The Secret Excuse for Still Holding Women and Minorities Back: “There Just Aren’t Many Like You Out There”

Photo: unsplash/Paolo Chiabrando
 

Some years ago, a male senior colleague shared with me why more women weren’t being promoted in our division: “There just aren’t many like you out there,” he said. I replied, “That’s simply not true.” He persisted: “It is. We’ve looked.”

In The Secret Handshake, I wrote about unspoken yet widely shared views like this that hold back women and minorities.
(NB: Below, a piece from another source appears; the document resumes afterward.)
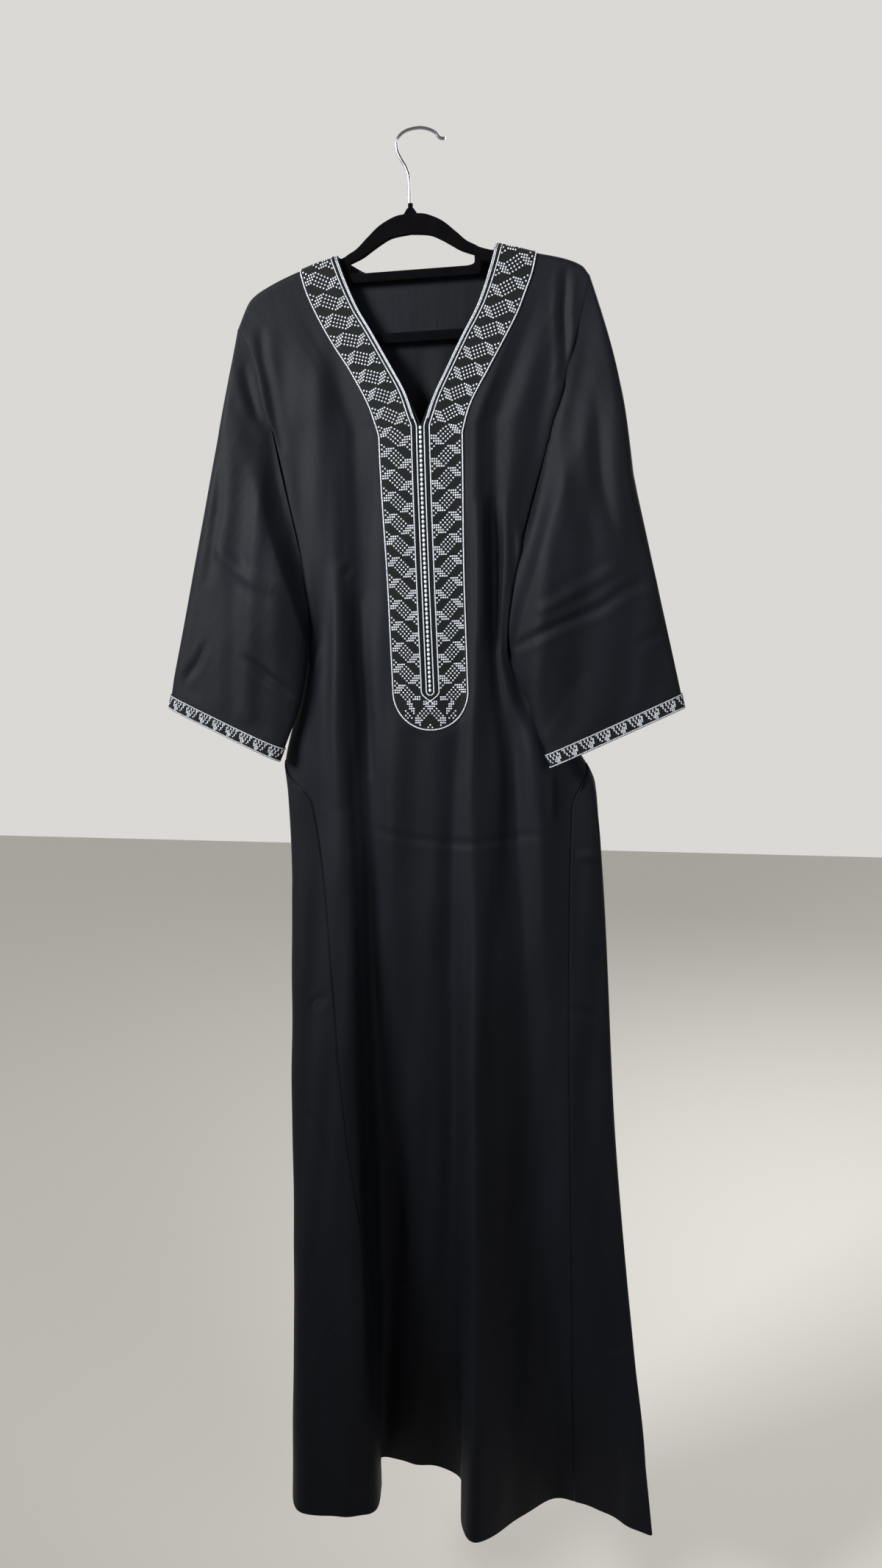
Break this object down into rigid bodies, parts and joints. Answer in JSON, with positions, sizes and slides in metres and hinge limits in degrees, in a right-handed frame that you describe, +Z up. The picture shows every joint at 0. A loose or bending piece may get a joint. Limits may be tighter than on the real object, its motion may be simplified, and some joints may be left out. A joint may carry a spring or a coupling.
{
  "type": "thobe on a hanger",
  "caption": "Long V-neck thobe with an embroidered neck, placket and cuffs, held flat on a flocked hanger with a wire hook.",
  "frame": {"origin": "the seat of the hook, the inside top of its arc, where a rail passes along Y", "axes": "+Z up, -Y the front of the cloth, +X the viewer's right as seen from the front"},
  "size_m": [0.6606, 0.14, 1.7437],
  "materials": {
    "cloth": "soft satin sheen",
    "lining": "matt",
    "embroidery": "dense thread with silver motifs",
    "cord": "silver thread",
    "flock": "short velvet flock over moulded plastic",
    "chrome": "polished"
  },
  "bodies": {
    "root": {"front_panel": "cloth", "back_panel": "cloth", "gore_left": "cloth", "gore_right": "cloth", "sleeve_left": "cloth", "sleeve_right": "cloth", "pocket_bag_left": "lining", "pocket_bag_right": "lining", "cuff_band_left": "embroidery", "cuff_band_right": "embroidery", "neck_band": "embroidery", "edge_cord": "cord", "outline_cord": "cord", "hanger_body": "flock", "hanger_hook": "chrome"}
  },
  "joints": []
}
In 2014, I wrote at Huffpo about Apple’s announced intention to add more women to their board. They cautioned that this endeavor would take considerable time. The clear implication was that such women were like needles in a haystack. Here’s an excerpt from my response:

Thanks to Apple shareholders, the company’s board nominating committee will now be “actively seeking out highly qualified women.” Which raises the question: What has the committee been doing for more than three decades? Apparently the same thing they’ve been doing about minorities, since the woman currently on the board is also its only member of a minority group.
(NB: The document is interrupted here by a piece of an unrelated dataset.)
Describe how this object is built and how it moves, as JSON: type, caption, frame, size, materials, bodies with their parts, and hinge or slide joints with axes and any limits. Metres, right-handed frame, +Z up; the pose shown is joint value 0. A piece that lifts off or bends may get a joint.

Worse still, Apple finds it necessary to specify that such women must be “highly qualified.” The implication is that they’re hard to find or that the good ones are all taken. I could have a list, with bios, in 20 minutes.

Usually, such antiquated attitudes aren’t expressed. Instead, they reside in the minds of those at the top as secret promotion guideposts. If we want to know why there aren’t more women and minorities at the top of large organizations, we need to unearth such hidden excuses and hold them up high and long to the light of day.